-- What to do --
What follows is a listing. Return every line of it exactly.

-- Source excerpt --
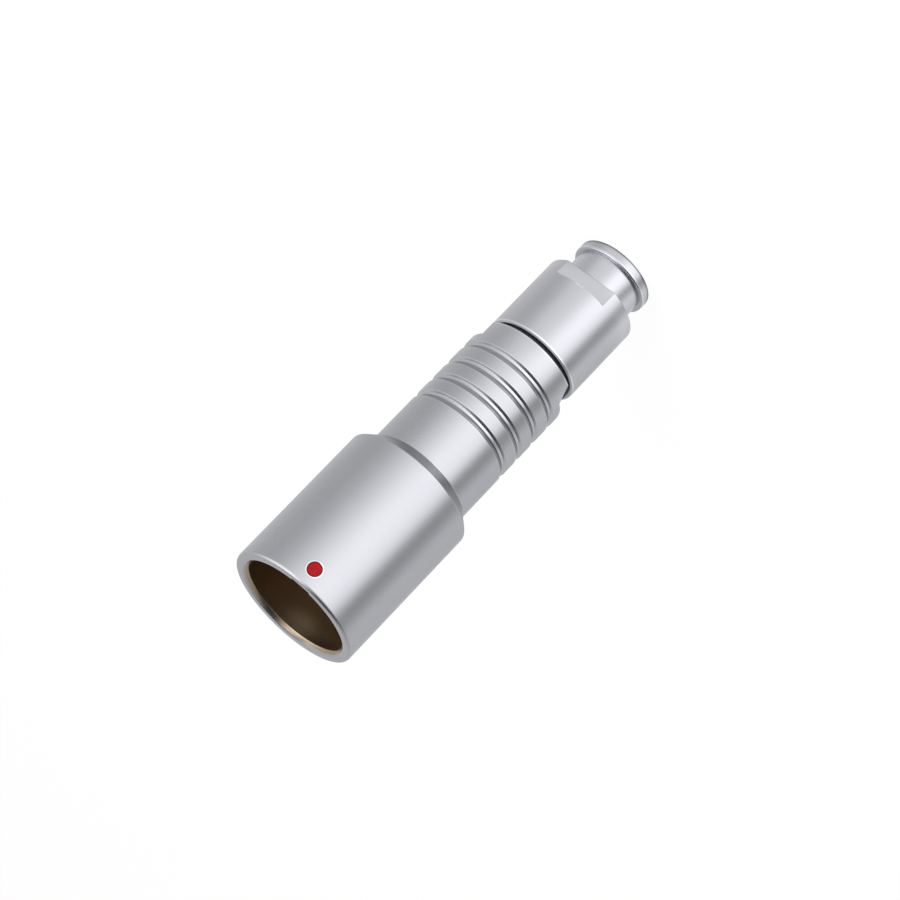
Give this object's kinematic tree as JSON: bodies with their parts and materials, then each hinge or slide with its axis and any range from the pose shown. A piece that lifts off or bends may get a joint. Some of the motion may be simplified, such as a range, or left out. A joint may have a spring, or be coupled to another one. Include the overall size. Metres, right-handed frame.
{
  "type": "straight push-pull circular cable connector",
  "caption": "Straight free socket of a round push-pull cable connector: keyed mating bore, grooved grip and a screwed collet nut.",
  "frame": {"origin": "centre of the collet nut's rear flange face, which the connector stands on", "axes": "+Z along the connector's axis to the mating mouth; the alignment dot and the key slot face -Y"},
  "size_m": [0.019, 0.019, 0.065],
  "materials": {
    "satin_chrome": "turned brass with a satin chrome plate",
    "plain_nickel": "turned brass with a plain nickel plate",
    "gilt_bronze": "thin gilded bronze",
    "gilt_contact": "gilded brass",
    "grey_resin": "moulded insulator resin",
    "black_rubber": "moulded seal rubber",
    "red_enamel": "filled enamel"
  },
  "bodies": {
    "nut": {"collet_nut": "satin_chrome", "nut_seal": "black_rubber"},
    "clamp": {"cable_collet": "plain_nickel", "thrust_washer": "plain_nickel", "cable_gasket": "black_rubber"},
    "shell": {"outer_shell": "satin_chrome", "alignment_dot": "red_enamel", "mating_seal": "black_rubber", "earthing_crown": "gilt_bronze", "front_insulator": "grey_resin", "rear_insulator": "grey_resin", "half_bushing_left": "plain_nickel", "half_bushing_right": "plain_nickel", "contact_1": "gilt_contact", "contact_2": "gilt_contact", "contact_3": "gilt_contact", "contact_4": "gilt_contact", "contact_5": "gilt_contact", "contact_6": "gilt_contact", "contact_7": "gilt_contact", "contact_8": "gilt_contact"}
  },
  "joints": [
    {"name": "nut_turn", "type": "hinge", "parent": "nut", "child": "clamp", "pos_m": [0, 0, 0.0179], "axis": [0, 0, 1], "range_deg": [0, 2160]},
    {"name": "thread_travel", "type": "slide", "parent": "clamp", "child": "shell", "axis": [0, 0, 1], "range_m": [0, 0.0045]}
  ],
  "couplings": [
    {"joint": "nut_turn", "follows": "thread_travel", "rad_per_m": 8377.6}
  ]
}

-- Response below --
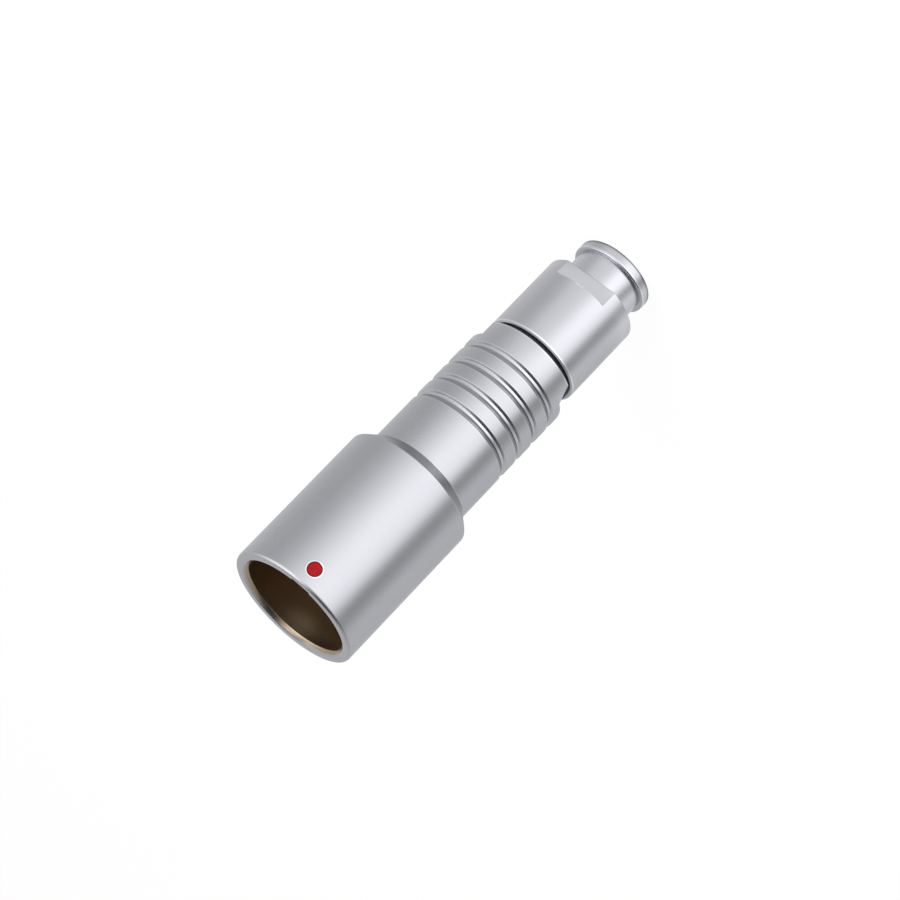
Give this object's kinematic tree as JSON: bodies with their parts and materials, then each hinge or slide with its axis and any range from the pose shown. A piece that lifts off or bends may get a joint. Some of the motion may be simplified, such as a range, or left out. A joint may have a spring, or be coupled to another one. Include the overall size. Metres, right-handed frame.
{
  "type": "straight push-pull circular cable connector",
  "caption": "Straight free socket of a round push-pull cable connector: keyed mating bore, grooved grip and a screwed collet nut.",
  "frame": {"origin": "centre of the collet nut's rear flange face, which the connector stands on", "axes": "+Z along the connector's axis to the mating mouth; the alignment dot and the key slot face -Y"},
  "size_m": [0.019, 0.019, 0.065],
  "materials": {
    "satin_chrome": "turned brass with a satin chrome plate",
    "plain_nickel": "turned brass with a plain nickel plate",
    "gilt_bronze": "thin gilded bronze",
    "gilt_contact": "gilded brass",
    "grey_resin": "moulded insulator resin",
    "black_rubber": "moulded seal rubber",
    "red_enamel": "filled enamel"
  },
  "bodies": {
    "nut": {"collet_nut": "satin_chrome", "nut_seal": "black_rubber"},
    "clamp": {"cable_collet": "plain_nickel", "thrust_washer": "plain_nickel", "cable_gasket": "black_rubber"},
    "shell": {"outer_shell": "satin_chrome", "alignment_dot": "red_enamel", "mating_seal": "black_rubber", "earthing_crown": "gilt_bronze", "front_insulator": "grey_resin", "rear_insulator": "grey_resin", "half_bushing_left": "plain_nickel", "half_bushing_right": "plain_nickel", "contact_1": "gilt_contact", "contact_2": "gilt_contact", "contact_3": "gilt_contact", "contact_4": "gilt_contact", "contact_5": "gilt_contact", "contact_6": "gilt_contact", "contact_7": "gilt_contact", "contact_8": "gilt_contact"}
  },
  "joints": [
    {"name": "nut_turn", "type": "hinge", "parent": "nut", "child": "clamp", "pos_m": [0, 0, 0.0179], "axis": [0, 0, 1], "range_deg": [0, 2160]},
    {"name": "thread_travel", "type": "slide", "parent": "clamp", "child": "shell", "axis": [0, 0, 1], "range_m": [0, 0.0045]}
  ],
  "couplings": [
    {"joint": "nut_turn", "follows": "thread_travel", "rad_per_m": 8377.6}
  ]
}